* WORK REQUIRED *
Look through the entries below and extract exactly the lines from the one containing "(0, PARTING_Y, 0))" through the one containing "cad_parts[node].hide_render = cad_parts[node].hide_viewport", ends included.

* RECORDS SHOWN *

####################

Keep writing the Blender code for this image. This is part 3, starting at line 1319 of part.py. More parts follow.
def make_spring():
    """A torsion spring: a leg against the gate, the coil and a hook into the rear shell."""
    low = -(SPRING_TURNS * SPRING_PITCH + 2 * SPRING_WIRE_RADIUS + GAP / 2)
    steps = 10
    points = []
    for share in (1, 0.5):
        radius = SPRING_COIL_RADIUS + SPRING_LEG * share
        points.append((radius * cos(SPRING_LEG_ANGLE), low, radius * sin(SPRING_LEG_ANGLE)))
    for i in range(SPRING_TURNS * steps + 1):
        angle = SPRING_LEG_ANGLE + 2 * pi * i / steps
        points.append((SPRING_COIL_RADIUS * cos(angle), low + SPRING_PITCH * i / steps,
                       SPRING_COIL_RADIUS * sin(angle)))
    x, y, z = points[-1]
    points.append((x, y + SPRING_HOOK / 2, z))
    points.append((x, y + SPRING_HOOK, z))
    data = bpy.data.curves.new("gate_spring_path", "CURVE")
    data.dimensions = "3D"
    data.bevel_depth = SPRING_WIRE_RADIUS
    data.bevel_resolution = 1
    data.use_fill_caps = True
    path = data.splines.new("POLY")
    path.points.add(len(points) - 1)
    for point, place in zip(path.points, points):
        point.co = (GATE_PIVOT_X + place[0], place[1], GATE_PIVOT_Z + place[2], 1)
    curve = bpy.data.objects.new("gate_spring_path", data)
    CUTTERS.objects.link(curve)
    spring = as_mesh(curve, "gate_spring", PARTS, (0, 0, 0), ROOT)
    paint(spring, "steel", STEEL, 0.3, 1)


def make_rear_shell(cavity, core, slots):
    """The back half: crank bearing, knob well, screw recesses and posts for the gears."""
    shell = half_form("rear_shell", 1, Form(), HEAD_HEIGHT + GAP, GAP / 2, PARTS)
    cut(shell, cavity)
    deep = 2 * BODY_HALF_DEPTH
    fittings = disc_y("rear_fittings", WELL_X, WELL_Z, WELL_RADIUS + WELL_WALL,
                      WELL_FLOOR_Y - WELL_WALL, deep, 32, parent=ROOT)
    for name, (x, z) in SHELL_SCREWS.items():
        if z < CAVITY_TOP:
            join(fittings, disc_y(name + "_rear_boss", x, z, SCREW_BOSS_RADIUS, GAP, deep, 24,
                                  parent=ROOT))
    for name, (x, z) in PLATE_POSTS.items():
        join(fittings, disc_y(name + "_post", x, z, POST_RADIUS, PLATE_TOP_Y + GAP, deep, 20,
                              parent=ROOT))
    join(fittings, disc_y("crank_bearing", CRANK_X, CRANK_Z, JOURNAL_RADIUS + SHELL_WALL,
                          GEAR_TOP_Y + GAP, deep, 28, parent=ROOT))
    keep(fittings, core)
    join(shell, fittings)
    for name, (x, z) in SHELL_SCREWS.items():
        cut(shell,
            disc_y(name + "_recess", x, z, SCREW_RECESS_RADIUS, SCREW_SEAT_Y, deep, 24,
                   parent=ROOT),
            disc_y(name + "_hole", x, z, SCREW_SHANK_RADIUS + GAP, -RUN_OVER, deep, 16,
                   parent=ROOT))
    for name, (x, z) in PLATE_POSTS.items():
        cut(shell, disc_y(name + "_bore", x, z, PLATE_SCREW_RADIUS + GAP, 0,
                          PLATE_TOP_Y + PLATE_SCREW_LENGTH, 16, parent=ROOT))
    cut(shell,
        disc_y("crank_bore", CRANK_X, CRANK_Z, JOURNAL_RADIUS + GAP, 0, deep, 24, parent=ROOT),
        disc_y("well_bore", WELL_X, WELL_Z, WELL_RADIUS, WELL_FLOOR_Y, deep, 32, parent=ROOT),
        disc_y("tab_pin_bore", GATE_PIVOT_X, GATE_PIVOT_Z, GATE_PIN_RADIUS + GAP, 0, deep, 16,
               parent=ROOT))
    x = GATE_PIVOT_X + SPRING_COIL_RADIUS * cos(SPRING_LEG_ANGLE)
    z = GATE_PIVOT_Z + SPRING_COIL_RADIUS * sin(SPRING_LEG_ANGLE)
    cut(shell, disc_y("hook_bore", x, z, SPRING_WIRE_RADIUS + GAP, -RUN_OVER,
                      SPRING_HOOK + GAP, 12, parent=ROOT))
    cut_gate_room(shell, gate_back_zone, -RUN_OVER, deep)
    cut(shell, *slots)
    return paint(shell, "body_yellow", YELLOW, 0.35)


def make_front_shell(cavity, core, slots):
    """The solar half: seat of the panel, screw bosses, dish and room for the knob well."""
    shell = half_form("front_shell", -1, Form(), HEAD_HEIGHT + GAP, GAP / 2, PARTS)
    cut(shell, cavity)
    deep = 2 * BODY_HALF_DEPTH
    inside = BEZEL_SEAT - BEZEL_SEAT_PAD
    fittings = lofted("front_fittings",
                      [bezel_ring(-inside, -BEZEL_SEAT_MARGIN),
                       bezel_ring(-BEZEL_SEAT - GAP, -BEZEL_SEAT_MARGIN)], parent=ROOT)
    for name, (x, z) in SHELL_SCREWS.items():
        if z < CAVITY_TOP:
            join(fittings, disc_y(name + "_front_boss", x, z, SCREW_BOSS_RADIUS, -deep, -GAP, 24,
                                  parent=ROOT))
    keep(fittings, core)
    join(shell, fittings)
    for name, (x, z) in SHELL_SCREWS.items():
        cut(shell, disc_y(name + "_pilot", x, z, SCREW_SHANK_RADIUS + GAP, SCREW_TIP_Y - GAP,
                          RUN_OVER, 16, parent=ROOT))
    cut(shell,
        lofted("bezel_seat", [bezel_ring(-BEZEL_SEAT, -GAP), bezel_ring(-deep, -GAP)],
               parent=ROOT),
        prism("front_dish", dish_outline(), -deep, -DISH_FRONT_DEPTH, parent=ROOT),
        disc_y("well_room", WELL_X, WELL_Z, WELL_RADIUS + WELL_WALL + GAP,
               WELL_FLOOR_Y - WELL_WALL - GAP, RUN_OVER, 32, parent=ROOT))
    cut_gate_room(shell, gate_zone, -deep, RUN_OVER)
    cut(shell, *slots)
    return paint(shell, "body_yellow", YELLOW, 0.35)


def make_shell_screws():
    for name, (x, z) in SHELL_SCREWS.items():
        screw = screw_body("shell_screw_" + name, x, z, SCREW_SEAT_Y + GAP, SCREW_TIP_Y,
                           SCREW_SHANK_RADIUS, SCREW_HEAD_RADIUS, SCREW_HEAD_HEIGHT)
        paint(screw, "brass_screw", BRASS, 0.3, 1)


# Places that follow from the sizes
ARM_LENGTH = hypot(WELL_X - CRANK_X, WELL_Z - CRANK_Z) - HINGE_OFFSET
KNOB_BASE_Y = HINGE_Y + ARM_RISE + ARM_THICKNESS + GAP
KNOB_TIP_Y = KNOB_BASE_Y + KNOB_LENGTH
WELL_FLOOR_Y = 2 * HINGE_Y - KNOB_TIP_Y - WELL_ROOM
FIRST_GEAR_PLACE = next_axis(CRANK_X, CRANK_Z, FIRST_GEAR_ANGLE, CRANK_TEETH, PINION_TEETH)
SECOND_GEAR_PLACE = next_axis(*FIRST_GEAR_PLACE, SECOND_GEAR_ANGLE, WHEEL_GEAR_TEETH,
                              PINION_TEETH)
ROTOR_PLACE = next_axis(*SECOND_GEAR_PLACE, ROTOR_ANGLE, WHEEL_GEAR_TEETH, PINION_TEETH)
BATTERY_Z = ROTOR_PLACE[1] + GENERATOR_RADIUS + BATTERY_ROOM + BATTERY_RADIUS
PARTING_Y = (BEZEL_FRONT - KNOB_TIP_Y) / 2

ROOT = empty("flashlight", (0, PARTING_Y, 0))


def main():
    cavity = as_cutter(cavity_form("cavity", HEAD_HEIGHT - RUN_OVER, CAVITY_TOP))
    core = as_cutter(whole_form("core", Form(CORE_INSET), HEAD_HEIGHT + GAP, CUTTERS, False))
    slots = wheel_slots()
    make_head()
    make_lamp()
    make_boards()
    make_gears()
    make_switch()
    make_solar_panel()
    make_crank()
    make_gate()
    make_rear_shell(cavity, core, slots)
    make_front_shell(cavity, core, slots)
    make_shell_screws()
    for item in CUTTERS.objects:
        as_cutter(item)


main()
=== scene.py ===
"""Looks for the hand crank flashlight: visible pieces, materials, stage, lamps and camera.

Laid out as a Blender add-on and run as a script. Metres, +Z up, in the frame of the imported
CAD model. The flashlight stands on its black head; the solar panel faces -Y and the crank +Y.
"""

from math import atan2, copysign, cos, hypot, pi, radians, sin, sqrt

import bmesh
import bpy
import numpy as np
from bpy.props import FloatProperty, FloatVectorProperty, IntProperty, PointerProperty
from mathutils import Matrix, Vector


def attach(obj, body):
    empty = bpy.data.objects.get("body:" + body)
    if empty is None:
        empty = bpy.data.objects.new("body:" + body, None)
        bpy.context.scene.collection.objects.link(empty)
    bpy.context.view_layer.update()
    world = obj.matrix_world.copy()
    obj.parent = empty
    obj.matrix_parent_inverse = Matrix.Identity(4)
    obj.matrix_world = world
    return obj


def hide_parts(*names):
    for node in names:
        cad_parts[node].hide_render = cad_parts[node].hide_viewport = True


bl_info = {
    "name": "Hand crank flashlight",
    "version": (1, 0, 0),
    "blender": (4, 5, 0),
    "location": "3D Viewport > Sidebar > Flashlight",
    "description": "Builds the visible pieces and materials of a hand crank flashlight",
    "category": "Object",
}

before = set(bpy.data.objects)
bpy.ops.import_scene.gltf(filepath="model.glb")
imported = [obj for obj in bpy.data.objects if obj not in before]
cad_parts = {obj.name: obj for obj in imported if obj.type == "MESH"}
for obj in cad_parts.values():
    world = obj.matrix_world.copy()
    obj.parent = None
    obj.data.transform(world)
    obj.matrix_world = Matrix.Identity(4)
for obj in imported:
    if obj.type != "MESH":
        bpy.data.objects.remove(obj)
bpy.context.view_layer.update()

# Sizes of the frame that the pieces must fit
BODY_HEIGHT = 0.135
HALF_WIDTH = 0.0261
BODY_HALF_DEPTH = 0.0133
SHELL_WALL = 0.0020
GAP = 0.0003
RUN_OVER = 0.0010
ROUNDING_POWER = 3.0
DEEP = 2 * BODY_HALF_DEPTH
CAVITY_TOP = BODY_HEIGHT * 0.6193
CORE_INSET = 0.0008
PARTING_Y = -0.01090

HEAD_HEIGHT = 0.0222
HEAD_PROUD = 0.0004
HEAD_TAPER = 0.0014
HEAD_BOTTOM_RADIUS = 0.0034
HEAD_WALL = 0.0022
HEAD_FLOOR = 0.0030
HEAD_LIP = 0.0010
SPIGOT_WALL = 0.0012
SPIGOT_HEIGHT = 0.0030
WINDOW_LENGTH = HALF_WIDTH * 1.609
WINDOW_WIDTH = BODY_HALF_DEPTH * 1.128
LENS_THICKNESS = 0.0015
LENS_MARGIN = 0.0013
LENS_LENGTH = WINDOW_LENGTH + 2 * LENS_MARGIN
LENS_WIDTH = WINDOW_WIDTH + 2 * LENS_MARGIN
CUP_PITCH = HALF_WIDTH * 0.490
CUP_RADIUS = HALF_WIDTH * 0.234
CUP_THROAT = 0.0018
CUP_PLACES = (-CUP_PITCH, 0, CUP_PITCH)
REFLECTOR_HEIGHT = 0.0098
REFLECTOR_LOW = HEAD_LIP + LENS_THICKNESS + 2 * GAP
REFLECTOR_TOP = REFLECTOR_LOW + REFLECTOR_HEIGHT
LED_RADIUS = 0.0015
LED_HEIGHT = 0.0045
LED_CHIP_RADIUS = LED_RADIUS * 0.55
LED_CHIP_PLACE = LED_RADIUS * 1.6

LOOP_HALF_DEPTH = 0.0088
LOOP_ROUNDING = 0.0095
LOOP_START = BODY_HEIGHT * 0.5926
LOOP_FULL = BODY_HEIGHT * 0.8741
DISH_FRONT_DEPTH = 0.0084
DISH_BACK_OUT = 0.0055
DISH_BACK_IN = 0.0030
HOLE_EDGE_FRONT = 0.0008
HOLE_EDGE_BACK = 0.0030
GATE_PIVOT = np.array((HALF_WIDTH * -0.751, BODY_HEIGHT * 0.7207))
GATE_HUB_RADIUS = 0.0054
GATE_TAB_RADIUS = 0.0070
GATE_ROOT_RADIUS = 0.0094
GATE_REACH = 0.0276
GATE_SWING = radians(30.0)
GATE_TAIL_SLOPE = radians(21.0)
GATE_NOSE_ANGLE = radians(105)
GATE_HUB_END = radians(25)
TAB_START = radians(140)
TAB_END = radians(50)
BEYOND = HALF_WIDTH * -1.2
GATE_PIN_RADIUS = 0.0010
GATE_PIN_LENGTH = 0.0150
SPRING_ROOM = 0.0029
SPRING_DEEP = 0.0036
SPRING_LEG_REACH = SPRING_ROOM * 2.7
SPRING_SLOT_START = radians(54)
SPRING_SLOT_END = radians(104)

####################

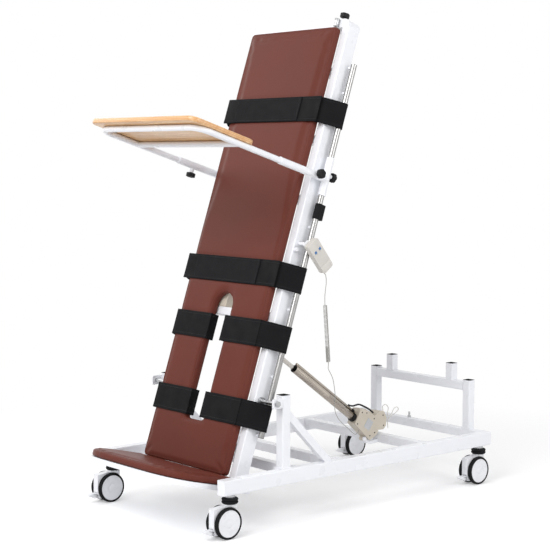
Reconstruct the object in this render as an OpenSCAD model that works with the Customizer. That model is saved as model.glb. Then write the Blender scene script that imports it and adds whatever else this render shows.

####################

* THE RESULT *
ROOT = empty("flashlight", (0, PARTING_Y, 0))


def main():
    cavity = as_cutter(cavity_form("cavity", HEAD_HEIGHT - RUN_OVER, CAVITY_TOP))
    core = as_cutter(whole_form("core", Form(CORE_INSET), HEAD_HEIGHT + GAP, CUTTERS, False))
    slots = wheel_slots()
    make_head()
    make_lamp()
    make_boards()
    make_gears()
    make_switch()
    make_solar_panel()
    make_crank()
    make_gate()
    make_rear_shell(cavity, core, slots)
    make_front_shell(cavity, core, slots)
    make_shell_screws()
    for item in CUTTERS.objects:
        as_cutter(item)


main()
=== scene.py ===
"""Looks for the hand crank flashlight: visible pieces, materials, stage, lamps and camera.

Laid out as a Blender add-on and run as a script. Metres, +Z up, in the frame of the imported
CAD model. The flashlight stands on its black head; the solar panel faces -Y and the crank +Y.
"""

from math import atan2, copysign, cos, hypot, pi, radians, sin, sqrt

import bmesh
import bpy
import numpy as np
from bpy.props import FloatProperty, FloatVectorProperty, IntProperty, PointerProperty
from mathutils import Matrix, Vector


def attach(obj, body):
    empty = bpy.data.objects.get("body:" + body)
    if empty is None:
        empty = bpy.data.objects.new("body:" + body, None)
        bpy.context.scene.collection.objects.link(empty)
    bpy.context.view_layer.update()
    world = obj.matrix_world.copy()
    obj.parent = empty
    obj.matrix_parent_inverse = Matrix.Identity(4)
    obj.matrix_world = world
    return obj


def hide_parts(*names):
    for node in names:
        cad_parts[node].hide_render = cad_parts[node].hide_viewport = True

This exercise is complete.